The year 2010 marks the 100th anniversary of Twain's death. In celebration of this important milestone and in honor of the cherished tradition of publishing Mark Twain's works, UC Press is proud to offer for the first time Mark Twain's uncensored autobiography in its entirety and exactly as he left it. This major literary event brings to readers, admirers, and scholars the first of three essential volumes and presents Mark Twain's authentic and unsuppressed voice, brimming with humor, ideas, and opinions, and speaking clearly from the grave as he intended.
"Mark Twain is his own greatest character in this brilliant self-portrait, the first of three volumes collected by the Mark Twain Project on the centenary of the author's death. It is published complete and unexpurgated for the first time. (Twain wanted his more scalding opinions suppressed until long after his death.) Eschewing chronology and organization, Twain simply meanders from observation to anecdote and between past and present. There are gorgeous reminiscences from his youth of landscapes, rural idylls, and Tom Sawyeresque japes; acid-etched profiles of friends and enemies, from his 'fiendish' Florentine landlady to the fatuous and 'grotesque' Rockefellers; a searing polemic on a 1906 American massacre of Filipino insurgents; a hilarious screed against a hapless editor who dared tweak his prose; and countless tales of the author's own bamboozlement, unto bankruptcy, by publishers, business partners, doctors, miscellaneous moochers; he was even outsmarted by a wild turkey. Laced with Twain's unique blend of humor and vitriol, the haphazard narrative is engrossing, hugely funny, and deeply revealing of its author's mind. His is a world where every piety conceals fraud and every arcadia a trace of violence; he relishes the human comedy and reveres true nobility, yet as he tolls the bell for friends and family — most tenderly in an elegy for his daughter Susy, who died in her early 20s of meningitis — he feels that life is a pointless charade. Twain's memoirs are a pointillist masterpiece from which his vision of America — half paradise, half swindle — emerges with indelible force. 66 photos and line illus. (Nov.)" Publishers Weekly (Copyright PWyxz LLC)

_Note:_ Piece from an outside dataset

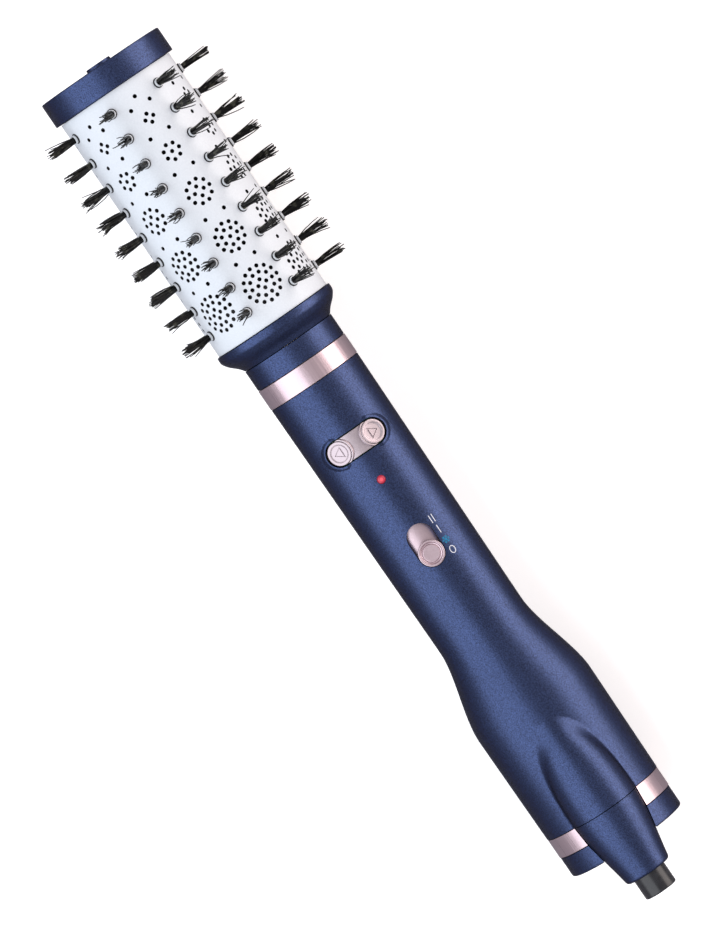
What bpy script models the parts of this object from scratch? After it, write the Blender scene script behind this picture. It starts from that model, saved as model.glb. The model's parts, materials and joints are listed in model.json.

"It will be unparalleled in the history of literature... a bequest to posterity." London Times
"Mark Twain, always so blithely ahead of his time, has just outdone himself: he's brought us an Autobiography from beyond the grave: a hundred-year-old relic that yet manages to accomplish something new. It anticipates the Cubism just taking form in Samuel Clemens's last years, by exploding the confines of orderliness, sequence, the dutiful march of this-then-that. In so doing, it gives us not simply Mark Twain's life — that is the prosaic work of biographers — but the ways in which he thought of his life: in all the fragmented recollection, distraction, creation, revision and dreaming that make up the true, divinely jumbled devices we all use to recapture experience and feeling. If this prodigious and prodigal pastiche were a machine, it would be the Paige typesetter — except that it works." Ron Powers, author of Mark Twain: A Life
"Mark Twain dictated much of this book — now it is a book at last — from a big rumpled bed. Reading it is a bit like climbing in there with him." Roy Blount, Jr.
"Sometimes the autobiography seems Twain's letter to posterity. At other times, reading it feels like eavesdropping on a conversation he is having with himself....This first installment of Twain's autobiography brings us closer to all of him than we have ever come before." New York Review of Books
"Dip into the first enormous volume of Twain's autobiography that he had decreed should not appear until 100 years after his death. And Twain will begin to seem strange again, alluring and still astonishing, but less sure-footed, and at times both puzzled and puzzling in ways that still resonate with us, though not the ways we might expect." New York Times
"Twain generously provides the 21st century aficionado a marvelous read. His crystalline humor and expansive range are a continuous source of delight and awe....[He] has given us 'an astonishment' in his autobiography with his final, beautifully unorganized genius and intemperate thoughts. Pull up a chair and revel." Los Angeles Times Book Review
"Promises a no-holds barred perspective on Twain's life, and will be rich with rambunctious, uncompromising opinions." Herald Scotland
About the Author
Harriet Elinor Smith is an editor at the Mark Twain Project, which is housed within the Mark Twain Papers, the world's largest archive of primary materials by this major American writer. Under the direction of General Editor Robert H. Hirst, the Project's editors are producing the first comprehensive edition of all of Mark Twain's writings.